Time Out New York, January 4, 2007

Gary Lucas & Gods and Monsters offers rootsy, hard-groovin' rock goosed by the leader's eclectic guitar virtuosity. The band's latest, "Coming Clean" (Mighty Quinn) features the usual art-rock all-stars—Modern Lovers bassist Ernie Brooks, Swans drummer Jonathan Kane, and Television's Billy Ficca—plus plenty of Lucas's smoky crooning and fiery strums.

Issue of 2007-01-08


Gary Lucas, the thinking man's guitar hero, spent time in Taipei when he was young, went on to back Captain Beefheart, and has had a solo career that embraces the avant-garde and alternative rock in equal measures. His band Gods and Monsters plays slightly psychedelic rock with an edge of Americana, and he brings them to the Bowery Poetry Club for an early-January workout.

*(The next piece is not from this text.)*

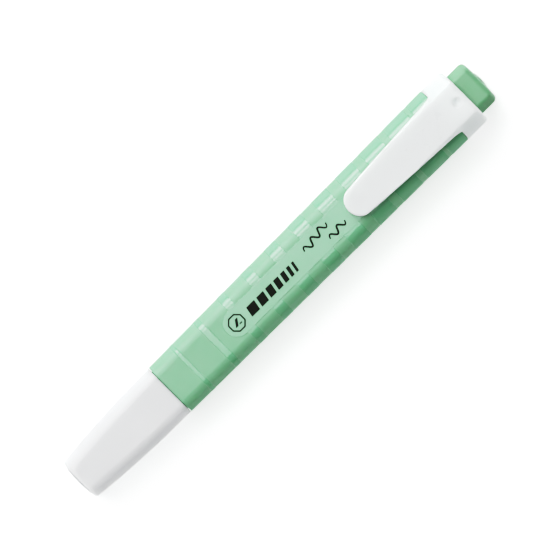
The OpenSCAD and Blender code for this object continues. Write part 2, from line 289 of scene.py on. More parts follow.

308 Bowery, at Bleecker St. (212-614-0505)—Jan. 5: Gods and Monsters is the rock outlet for the maverick ex-Captain Beefheart guitarist Gary Lucas. While the ever-shifting ensemble has featured such names as Matthew Sweet and the late Jeff Buckley (Lucas co-wrote his hit “Grace”), the current incarnation includes the former Television drummer, Billy Ficca, and the onetime Modern Lovers bassist, Ernie Brooks, making the band an underground-rock fan’s dream team.